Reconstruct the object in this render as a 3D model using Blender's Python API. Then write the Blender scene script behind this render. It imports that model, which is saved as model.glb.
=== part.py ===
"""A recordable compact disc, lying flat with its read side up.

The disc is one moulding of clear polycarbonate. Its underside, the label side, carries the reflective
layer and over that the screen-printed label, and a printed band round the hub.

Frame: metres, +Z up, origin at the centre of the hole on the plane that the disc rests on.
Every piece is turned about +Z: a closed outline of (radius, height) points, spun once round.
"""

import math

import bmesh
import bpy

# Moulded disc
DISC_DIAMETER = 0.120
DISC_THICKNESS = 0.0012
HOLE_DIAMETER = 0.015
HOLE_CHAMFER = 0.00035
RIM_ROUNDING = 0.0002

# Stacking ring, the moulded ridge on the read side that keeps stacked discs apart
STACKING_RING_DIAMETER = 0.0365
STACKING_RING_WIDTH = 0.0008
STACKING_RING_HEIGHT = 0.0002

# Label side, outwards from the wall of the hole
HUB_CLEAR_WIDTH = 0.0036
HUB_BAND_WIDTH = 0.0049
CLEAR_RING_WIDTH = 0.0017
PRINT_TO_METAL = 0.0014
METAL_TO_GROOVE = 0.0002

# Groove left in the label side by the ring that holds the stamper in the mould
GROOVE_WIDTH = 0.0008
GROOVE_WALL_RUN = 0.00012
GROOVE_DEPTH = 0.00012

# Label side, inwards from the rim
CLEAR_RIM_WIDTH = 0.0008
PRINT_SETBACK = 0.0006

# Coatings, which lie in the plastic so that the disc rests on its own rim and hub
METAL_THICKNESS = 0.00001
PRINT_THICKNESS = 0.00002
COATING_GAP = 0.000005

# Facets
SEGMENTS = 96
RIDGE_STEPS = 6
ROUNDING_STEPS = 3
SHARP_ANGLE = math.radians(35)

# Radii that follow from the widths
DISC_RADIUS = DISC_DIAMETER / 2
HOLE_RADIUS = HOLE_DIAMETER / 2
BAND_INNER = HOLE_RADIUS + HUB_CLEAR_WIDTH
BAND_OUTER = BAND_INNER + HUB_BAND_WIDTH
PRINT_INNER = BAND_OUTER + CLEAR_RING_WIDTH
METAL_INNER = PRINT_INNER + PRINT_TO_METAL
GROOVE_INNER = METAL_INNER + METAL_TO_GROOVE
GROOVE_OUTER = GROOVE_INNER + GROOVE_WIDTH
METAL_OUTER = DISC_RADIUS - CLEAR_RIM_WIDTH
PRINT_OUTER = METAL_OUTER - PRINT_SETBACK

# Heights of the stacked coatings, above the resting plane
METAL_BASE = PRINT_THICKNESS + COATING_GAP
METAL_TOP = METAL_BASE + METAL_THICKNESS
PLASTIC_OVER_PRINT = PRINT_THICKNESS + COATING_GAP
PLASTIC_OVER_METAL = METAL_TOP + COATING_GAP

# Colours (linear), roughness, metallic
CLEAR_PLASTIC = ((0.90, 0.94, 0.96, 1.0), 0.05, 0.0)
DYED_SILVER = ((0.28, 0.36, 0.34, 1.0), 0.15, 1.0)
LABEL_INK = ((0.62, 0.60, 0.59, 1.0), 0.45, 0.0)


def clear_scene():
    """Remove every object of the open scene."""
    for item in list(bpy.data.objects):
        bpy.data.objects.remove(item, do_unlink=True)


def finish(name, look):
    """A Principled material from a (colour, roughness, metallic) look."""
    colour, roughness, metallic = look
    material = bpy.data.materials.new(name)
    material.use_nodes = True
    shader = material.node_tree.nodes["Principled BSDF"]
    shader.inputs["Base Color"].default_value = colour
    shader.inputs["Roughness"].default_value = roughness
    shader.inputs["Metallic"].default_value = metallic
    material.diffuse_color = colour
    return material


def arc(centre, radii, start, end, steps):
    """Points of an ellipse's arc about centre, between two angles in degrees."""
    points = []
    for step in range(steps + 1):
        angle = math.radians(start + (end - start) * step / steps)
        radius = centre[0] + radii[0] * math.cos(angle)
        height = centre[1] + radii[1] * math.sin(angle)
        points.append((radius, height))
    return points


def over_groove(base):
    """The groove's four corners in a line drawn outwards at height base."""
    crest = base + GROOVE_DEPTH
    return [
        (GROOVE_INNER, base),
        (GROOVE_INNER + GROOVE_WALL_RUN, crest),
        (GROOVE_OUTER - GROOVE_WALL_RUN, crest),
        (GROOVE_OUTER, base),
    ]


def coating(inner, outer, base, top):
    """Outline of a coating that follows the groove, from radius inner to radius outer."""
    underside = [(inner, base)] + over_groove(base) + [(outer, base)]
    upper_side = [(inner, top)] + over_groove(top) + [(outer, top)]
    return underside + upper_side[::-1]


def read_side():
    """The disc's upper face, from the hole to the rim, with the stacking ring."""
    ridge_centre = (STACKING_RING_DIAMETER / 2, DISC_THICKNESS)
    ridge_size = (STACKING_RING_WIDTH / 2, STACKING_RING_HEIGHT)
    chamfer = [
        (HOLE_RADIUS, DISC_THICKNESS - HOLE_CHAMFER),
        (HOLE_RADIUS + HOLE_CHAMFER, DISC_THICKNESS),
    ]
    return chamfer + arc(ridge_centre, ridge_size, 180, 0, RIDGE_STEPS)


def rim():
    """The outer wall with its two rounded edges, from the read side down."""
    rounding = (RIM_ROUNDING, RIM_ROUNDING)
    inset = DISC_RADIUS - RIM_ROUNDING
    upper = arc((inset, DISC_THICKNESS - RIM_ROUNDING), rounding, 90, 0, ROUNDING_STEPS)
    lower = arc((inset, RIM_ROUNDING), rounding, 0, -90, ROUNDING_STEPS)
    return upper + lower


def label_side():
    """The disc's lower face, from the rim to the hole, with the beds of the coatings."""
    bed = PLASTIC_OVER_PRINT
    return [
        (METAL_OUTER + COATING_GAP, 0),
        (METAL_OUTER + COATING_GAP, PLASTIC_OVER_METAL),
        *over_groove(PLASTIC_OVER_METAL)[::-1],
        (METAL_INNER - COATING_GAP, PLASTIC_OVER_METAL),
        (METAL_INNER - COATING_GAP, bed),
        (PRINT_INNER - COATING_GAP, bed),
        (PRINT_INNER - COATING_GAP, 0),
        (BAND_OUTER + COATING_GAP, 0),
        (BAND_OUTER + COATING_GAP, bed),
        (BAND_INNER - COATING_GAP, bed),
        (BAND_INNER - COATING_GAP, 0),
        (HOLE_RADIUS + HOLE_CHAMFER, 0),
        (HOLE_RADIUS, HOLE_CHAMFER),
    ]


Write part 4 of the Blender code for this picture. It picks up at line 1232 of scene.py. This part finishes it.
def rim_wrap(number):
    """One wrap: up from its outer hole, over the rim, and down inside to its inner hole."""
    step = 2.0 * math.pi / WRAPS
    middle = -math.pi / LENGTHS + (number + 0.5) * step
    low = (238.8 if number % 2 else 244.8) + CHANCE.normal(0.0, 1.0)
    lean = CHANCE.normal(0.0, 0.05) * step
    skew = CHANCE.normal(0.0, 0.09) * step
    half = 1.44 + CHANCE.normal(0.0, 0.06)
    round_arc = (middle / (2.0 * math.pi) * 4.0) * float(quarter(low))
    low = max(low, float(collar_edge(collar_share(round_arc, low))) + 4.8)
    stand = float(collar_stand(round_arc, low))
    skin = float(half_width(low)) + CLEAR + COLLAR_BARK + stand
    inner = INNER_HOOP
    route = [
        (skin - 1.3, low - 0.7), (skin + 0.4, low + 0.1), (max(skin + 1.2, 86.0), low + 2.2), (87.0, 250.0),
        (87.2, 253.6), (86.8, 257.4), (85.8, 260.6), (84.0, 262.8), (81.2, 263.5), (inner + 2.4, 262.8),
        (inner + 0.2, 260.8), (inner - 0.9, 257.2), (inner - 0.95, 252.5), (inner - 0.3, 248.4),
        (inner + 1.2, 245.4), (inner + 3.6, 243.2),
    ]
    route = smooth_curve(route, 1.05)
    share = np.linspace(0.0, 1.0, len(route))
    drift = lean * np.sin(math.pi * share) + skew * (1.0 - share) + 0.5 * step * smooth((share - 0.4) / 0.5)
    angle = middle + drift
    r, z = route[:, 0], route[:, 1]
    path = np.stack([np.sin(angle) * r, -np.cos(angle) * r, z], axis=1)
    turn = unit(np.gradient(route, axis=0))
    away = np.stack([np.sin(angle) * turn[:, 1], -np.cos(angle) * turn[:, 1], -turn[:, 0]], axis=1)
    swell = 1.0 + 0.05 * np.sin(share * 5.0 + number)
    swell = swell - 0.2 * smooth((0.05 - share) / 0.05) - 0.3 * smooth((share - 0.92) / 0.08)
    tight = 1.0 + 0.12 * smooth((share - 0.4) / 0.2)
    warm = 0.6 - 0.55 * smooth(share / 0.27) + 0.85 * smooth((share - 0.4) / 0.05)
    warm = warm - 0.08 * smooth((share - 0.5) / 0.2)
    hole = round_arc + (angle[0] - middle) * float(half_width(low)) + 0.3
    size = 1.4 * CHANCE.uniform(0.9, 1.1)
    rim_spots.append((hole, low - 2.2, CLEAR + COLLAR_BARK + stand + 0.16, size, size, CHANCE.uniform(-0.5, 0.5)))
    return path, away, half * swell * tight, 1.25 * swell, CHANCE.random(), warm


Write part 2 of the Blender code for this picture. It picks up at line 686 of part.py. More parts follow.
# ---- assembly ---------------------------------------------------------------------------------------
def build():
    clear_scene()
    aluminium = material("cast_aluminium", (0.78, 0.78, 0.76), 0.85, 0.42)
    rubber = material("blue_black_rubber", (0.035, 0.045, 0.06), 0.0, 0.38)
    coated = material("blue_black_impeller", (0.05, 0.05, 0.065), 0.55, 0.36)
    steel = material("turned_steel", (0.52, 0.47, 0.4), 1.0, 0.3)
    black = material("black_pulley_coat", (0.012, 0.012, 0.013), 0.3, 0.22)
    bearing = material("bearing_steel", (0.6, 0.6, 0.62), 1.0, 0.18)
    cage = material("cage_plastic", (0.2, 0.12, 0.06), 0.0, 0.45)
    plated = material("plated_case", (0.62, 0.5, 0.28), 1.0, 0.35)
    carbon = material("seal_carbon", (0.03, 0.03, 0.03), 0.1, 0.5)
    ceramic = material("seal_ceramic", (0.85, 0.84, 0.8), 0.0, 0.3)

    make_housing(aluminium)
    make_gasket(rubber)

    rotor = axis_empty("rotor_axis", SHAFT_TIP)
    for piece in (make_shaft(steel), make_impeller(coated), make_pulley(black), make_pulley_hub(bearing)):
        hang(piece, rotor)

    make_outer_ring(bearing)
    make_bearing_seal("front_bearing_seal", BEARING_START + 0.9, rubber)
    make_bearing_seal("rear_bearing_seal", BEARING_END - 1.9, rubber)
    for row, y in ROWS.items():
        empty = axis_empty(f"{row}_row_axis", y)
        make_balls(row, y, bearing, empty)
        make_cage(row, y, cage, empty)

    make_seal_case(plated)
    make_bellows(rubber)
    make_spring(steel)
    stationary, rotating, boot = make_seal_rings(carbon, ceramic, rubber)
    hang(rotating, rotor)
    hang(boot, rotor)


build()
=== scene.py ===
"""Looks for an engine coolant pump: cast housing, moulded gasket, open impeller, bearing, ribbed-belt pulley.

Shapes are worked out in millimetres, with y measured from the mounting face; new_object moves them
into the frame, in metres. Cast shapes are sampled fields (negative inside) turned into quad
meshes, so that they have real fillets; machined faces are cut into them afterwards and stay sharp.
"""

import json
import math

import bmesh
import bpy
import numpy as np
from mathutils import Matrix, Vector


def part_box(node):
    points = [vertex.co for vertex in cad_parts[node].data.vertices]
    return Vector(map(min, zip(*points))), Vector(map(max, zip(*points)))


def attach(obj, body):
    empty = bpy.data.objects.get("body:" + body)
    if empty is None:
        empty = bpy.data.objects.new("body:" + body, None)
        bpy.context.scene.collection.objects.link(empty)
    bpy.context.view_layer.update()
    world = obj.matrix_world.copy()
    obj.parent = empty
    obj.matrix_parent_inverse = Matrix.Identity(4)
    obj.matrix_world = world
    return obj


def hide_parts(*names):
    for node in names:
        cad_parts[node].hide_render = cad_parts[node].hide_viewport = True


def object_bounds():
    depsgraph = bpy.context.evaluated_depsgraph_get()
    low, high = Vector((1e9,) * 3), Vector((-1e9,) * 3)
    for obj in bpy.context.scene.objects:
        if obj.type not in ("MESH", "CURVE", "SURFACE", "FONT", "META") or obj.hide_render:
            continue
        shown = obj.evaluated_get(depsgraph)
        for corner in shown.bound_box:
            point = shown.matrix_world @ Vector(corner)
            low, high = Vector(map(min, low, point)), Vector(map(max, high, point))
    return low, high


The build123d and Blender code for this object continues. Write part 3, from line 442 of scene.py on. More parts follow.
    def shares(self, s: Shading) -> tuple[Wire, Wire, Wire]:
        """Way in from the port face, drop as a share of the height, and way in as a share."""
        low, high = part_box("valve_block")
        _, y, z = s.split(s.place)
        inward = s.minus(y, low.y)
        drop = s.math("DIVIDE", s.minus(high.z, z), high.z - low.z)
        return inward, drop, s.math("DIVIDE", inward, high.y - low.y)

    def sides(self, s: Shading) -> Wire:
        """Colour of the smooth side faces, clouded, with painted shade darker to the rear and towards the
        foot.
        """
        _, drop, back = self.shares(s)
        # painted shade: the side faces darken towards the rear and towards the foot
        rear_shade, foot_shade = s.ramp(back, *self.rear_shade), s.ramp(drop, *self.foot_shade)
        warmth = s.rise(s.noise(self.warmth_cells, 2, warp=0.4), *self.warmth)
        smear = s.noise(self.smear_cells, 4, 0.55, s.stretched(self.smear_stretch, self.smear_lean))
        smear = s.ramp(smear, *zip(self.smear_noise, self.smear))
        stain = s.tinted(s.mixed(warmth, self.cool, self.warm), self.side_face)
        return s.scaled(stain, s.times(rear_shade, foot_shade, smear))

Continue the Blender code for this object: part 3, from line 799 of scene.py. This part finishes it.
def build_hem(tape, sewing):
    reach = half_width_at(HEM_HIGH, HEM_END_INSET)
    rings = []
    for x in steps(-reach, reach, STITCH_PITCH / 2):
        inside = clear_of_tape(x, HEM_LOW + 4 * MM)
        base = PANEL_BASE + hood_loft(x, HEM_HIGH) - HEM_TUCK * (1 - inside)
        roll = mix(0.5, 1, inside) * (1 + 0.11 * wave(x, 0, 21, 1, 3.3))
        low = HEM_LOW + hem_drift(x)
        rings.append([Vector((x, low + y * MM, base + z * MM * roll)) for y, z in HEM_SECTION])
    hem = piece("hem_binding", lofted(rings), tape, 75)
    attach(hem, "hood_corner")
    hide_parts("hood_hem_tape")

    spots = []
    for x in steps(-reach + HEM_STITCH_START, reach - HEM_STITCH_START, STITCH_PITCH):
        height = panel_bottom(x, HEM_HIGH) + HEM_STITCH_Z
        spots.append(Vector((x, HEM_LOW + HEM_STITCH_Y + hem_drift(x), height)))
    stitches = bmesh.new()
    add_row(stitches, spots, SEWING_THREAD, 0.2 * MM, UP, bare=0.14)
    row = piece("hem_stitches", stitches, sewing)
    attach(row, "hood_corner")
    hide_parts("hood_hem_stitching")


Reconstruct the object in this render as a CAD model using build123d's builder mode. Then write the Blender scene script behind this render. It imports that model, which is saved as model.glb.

======

▶ [Given request]:
Set down the lines above as they stand, starting with the first line and ending with the line that contains "METAL_TO_GROOVE = 0.0002".

▶ [Reply to the exercise]:
Reconstruct the object in this render as a 3D model using Blender's Python API. Then write the Blender scene script behind this render. It imports that model, which is saved as model.glb.
=== part.py ===
"""A recordable compact disc, lying flat with its read side up.

The disc is one moulding of clear polycarbonate. Its underside, the label side, carries the reflective
layer and over that the screen-printed label, and a printed band round the hub.

Frame: metres, +Z up, origin at the centre of the hole on the plane that the disc rests on.
Every piece is turned about +Z: a closed outline of (radius, height) points, spun once round.
"""

import math

import bmesh
import bpy

# Moulded disc
DISC_DIAMETER = 0.120
DISC_THICKNESS = 0.0012
HOLE_DIAMETER = 0.015
HOLE_CHAMFER = 0.00035
RIM_ROUNDING = 0.0002

# Stacking ring, the moulded ridge on the read side that keeps stacked discs apart
STACKING_RING_DIAMETER = 0.0365
STACKING_RING_WIDTH = 0.0008
STACKING_RING_HEIGHT = 0.0002

# Label side, outwards from the wall of the hole
HUB_CLEAR_WIDTH = 0.0036
HUB_BAND_WIDTH = 0.0049
CLEAR_RING_WIDTH = 0.0017
PRINT_TO_METAL = 0.0014
METAL_TO_GROOVE = 0.0002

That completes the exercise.